AI generated: A man kneels on the floor and looks at a large work of art consisting of scattered brown and white geometric shapes. The scene gives the impression that the man is intensively studying or working on the artwork.© Leonhardi-Museum / PR

Ullman, who comes from a family that emigrated from Thuringia to Palestine in 1933, has dedicated his entire oeuvre to questions of memory, disappearance, absence and traces. The red sand of his homeland is the central motif of his work, which is often reduced to the extreme and yet cannot simply be categorised as minimalist. Every gesture, every form carries a meaning that goes far beyond the material, without being understood as symbolic. Micha Ullman's works are open spaces of thought and remembrance. His aesthetics are rooted in Jewish culture and at the same time can be experienced universally.
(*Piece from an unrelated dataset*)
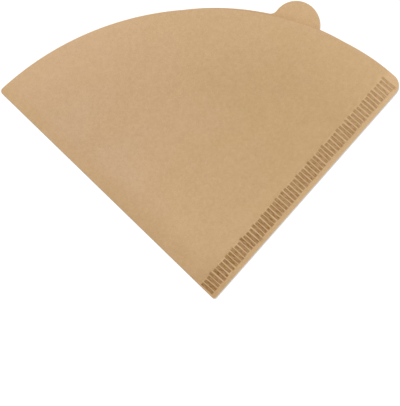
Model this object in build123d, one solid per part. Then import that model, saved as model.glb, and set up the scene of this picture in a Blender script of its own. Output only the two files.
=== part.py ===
from build123d import *
import math
import os

# Cone coffee filter: one sheet of paper, folded along the left side and crimped shut along the right.
# It lies on its back ply, with the tip towards -Y, the open mouth towards +Y and the seam on +X.
# All lengths are in millimetres and all angles in degrees.

# Outline of the folded filter. The tip is where the fold and the seam edge would cross.
tip_angle = 87.2
fold_length = 121.2
seam_length = 116.9
mouth_radius = 122.95
tip_corner_radius = 1.2
fold_corner_radius = 1.5
seam_corner_radius = 5.5

# Thickness of one ply of paper
ply = 0.2

# Spring of the front ply: the angles at which it leaves the back ply at the fold and at the seam.
fold_opening = 15.0
seam_opening = 2.0

# Crimped seam: a row of marks square to the edge, pressed through both plies.
edge_margin = 2.0
crimp_length = 6.1
crimp_mark_width = 0.92
crimp_ridge_width = 0.36
crimp_flank_width = 0.25
crimp_rise = 0.12
crimp_dip = 0.12
crimp_start = 2.15
crimp_end_margin = 4.0
seal_land = 0.6

# Round lifting tab of the back ply, and the low shoulder that the same ply has either side of it.
tab_radius = 9.76
tab_reach = 8.84
tab_bearing = 18.85
tab_foot_radius = 1.2
shoulder_rise = 0.85
shoulder_start_bearing = -5.0
shoulder_end_bearing = 29.5

# Cutting solids run this far past what they cut.
overcut = 2.0

half_angle = math.radians(tip_angle / 2)
fold_direction = Vector(-math.sin(half_angle), math.cos(half_angle))
seam_direction = Vector(math.sin(half_angle), math.cos(half_angle))
into_paper = Vector(-math.cos(half_angle), math.sin(half_angle))
tip = Vector(0, 0)
fold_corner = fold_direction * fold_length
seam_corner = seam_direction * seam_length
farthest_edge = max(fold_length, seam_length, mouth_radius)
seam_width = edge_margin + crimp_length + seal_land
crimp_pitch = crimp_mark_width + crimp_ridge_width + 2 * crimp_flank_width

# A tight fold turns about its own thickness, so its outside is nearly a half round.
fold_rounding = 0.9 * ply


def towards(bearing):
    """Unit vector from the tip at a bearing from the middle line, positive towards the seam."""
    angle = math.radians(bearing)
    return Vector(math.sin(angle), math.cos(angle))


def mouth_arc():
    """The die-cut edge of the front ply."""
    return RadiusArc(fold_corner, seam_corner, mouth_radius)


def mouth_point(bearing):
    """Where a ray from the tip crosses the front ply's mouth edge."""
    ray = towards(bearing)
    centre = mouth_arc().arc_center
    along = ray.dot(centre)
    reach = along + math.sqrt(along**2 - centre.dot(centre) + mouth_radius**2)
    return ray * reach


def nearest_vertex(sketch, point):
    return sketch.vertices().sort_by_distance(point)[0]


def sharp_outline():
    """Two straight sides and the arc of the mouth."""
    return make_face([Line(tip, fold_corner), mouth_arc(), Line(seam_corner, tip)])


def front_outline():
    """Both plies as they are cut: the sharp outline with its three corners rounded."""
    outline = sharp_outline()
    corners = [
        (tip, tip_corner_radius),
        (fold_corner, fold_corner_radius),
        (seam_corner, seam_corner_radius),
    ]
    for corner, radius in corners:
        outline = fillet(nearest_vertex(outline, corner), radius)
    return outline


def shoulder_outline():
    """Low segment of the back ply that stands just proud of the front ply's edge."""
    start = mouth_point(shoulder_start_bearing)
    end = mouth_point(shoulder_end_bearing)
    middle_bearing = (shoulder_start_bearing + shoulder_end_bearing) / 2
    crest = mouth_point(middle_bearing) + towards(middle_bearing) * shoulder_rise
    return make_face([ThreePointArc(start, crest, end), Line(end, start)])


def back_outline():
    """The back ply: the front ply's outline with the shoulder and the round tab."""
    bearing = towards(tab_bearing)
    tab_centre = mouth_point(tab_bearing) + bearing * (tab_reach - tab_radius)
    tab = Pos(tab_centre.X, tab_centre.Y) * Circle(tab_radius)
    outline = front_outline() + shoulder_outline() + tab
    on_tab = [v for v in outline.vertices() if abs((v.center() - tab_centre).length - tab_radius) < 1e-4]
    fold_side_foot = min(on_tab, key=lambda v: v.X)
    return fillet(fold_side_foot, tab_foot_radius)


def pressed_plies():
    """Both plies lying flat on each other, with the outside of the fold rounded."""
    plies = extrude(sharp_outline(), 2 * ply)
    middle_of_fold = fold_corner / 2 + Vector(0, 0, ply)
    fold_edges = plies.edges().sort_by_distance(middle_of_fold)[:2]
    return fillet(fold_edges, fold_rounding) & extrude(front_outline(), 2 * ply)


def overhang():
    """What the back ply has outside the front ply's mouth edge."""
    return extrude(back_outline() - front_outline(), ply)


def opening_cone(base_height):
    """Space under the sprung front ply: a flat-based cone of straight rulings from inside the tip.

    Its top is the ruled surface through one cubic curve. The curve leaves the base at the two opening
    angles, each measured square to the side that it starts from.
    """
    across_angle = math.sin(2 * half_angle)
    apex = fold_direction * (seam_width / across_angle) + seam_direction * (ply / across_angle)
    reach = farthest_edge + overcut
    half_width = reach * math.tan(half_angle)
    third = 2 * half_width / 3
    fold_lift = third * math.cos(half_angle) * math.tan(math.radians(fold_opening))
    seam_lift = third * math.cos(half_angle) * math.tan(math.radians(seam_opening))
    section_plane = Plane(origin=apex + Vector(0, reach, base_height), x_dir=(1, 0, 0), z_dir=(0, -1, 0))
    bow = Bezier(
        (-half_width, 0),
        (-half_width + third, fold_lift),
        (half_width - third, seam_lift),
        (half_width, 0),
    )
    section = section_plane * make_face([bow, Line((half_width, 0), (-half_width, 0))])
    point = Vertex(apex.X, apex.Y, base_height)
    return loft([point, section], ruled=True)


def crimp_profile():
    """Side view of the crimped strip's upper surface: distance along the seam against height.

    The row starts and ends level with the flat plies, half-way up the flank of its outer marks.
    """
    usable = seam_length - crimp_start - crimp_end_margin
    marks = [crimp_start + index * crimp_pitch for index in range(int(usable / crimp_pitch) + 1)]
    half_mark = crimp_mark_width / 2
    to_ridge = half_mark + crimp_flank_width
    to_level = half_mark + crimp_flank_width * crimp_dip / (crimp_dip + crimp_rise)
    profile = [(marks[0] - to_level, 0)]
    for mark in marks:
        profile.append((mark - to_ridge, crimp_rise))
        profile.append((mark - half_mark, -crimp_dip))
        profile.append((mark + half_mark, -crimp_dip))
        profile.append((mark + to_ridge, crimp_rise))
    profile.append((marks[-1] + to_level, 0))
    first_ridge, last_ridge = 1, len(profile) - 2
    return [point for place, point in enumerate(profile) if place not in (first_ridge, last_ridge)]


def crimped_strip():
    """Both plies inside the crimp row, corrugated together."""
    profile = crimp_profile()
    upper = [(along, height + 2 * ply) for along, height in profile]
    lower = [(along, height) for along, height in reversed(profile)]
    inner_end = into_paper * (edge_margin + crimp_length)
    side_plane = Plane(origin=inner_end, x_dir=seam_direction, z_dir=-into_paper)
    side_face = side_plane * make_face(Polyline(*upper, *lower, close=True))
    return extrude(side_face, crimp_length)


def crimp_window():
    """Block that clears the flat plies where the crimped strip goes."""
    profile = crimp_profile()
    start, end = profile[0][0], profile[-1][0]
    middle = seam_direction * ((start + end) / 2) + into_paper * (edge_margin + crimp_length / 2)
    place = Plane(origin=middle + Vector(0, 0, ply), x_dir=seam_direction, z_dir=(0, 0, 1))
    return place * Box(end - start, crimp_length, 2 * ply + 2 * overcut)


def filter_paper():
    """The whole sheet, in the frame of its tip."""
    sprung_ply = opening_cone(2 * ply) & extrude(front_outline(), farthest_edge)
    paper = pressed_plies() + overhang() + sprung_ply
    paper -= opening_cone(ply)
    paper -= crimp_window()
    paper += crimped_strip()
    return paper


def resting(paper):
    """The sheet moved so that the origin is under the middle of its footprint."""
    box = paper.bounding_box()
    return Pos(-box.center().X, -box.center().Y, -box.min.Z) * paper


os.makedirs("parts", exist_ok=True)
paper = resting(filter_paper())
export_step(paper, "parts/filter_paper.step")
print("filter_paper", paper.volume, paper.bounding_box().size, len(paper.solids()), paper.is_valid)
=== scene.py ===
import functools
import math

import bmesh
import bpy
import numpy as np
from mathutils.geometry import delaunay_2d_cdt
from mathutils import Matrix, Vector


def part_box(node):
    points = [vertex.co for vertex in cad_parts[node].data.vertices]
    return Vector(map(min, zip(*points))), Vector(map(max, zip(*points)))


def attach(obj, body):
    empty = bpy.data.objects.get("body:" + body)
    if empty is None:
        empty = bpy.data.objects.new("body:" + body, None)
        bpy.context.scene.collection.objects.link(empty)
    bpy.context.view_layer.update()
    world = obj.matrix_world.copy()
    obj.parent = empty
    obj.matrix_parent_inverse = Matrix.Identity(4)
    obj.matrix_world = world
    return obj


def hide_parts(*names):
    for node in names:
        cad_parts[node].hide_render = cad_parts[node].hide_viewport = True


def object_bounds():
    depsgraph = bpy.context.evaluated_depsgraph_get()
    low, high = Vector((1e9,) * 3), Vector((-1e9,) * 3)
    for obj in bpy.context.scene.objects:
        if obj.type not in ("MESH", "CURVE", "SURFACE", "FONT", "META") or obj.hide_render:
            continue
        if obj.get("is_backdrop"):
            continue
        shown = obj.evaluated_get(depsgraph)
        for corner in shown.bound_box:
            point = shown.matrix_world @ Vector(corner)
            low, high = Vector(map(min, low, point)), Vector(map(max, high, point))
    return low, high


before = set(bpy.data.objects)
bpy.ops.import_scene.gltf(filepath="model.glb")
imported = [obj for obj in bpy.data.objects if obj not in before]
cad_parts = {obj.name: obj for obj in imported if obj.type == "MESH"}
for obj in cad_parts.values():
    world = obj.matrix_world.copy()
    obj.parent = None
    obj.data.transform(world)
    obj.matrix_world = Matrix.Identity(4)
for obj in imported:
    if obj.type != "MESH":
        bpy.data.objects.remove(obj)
cad_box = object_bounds()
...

The awarding of the Gerhard Altenbourg Prize by the Lindenau Museum Altenburg was the occasion for the double exhibition in Altenburg and Dresden. From 11 September to 11 December, the Lindenau Museum presented the exhibition "Bergwerk" (Mine), for which Micha Ullman created a new expansive work that refers to his family's Thuringian origins.

Catalogue

A slipcase with three catalogues was published for the exhibition.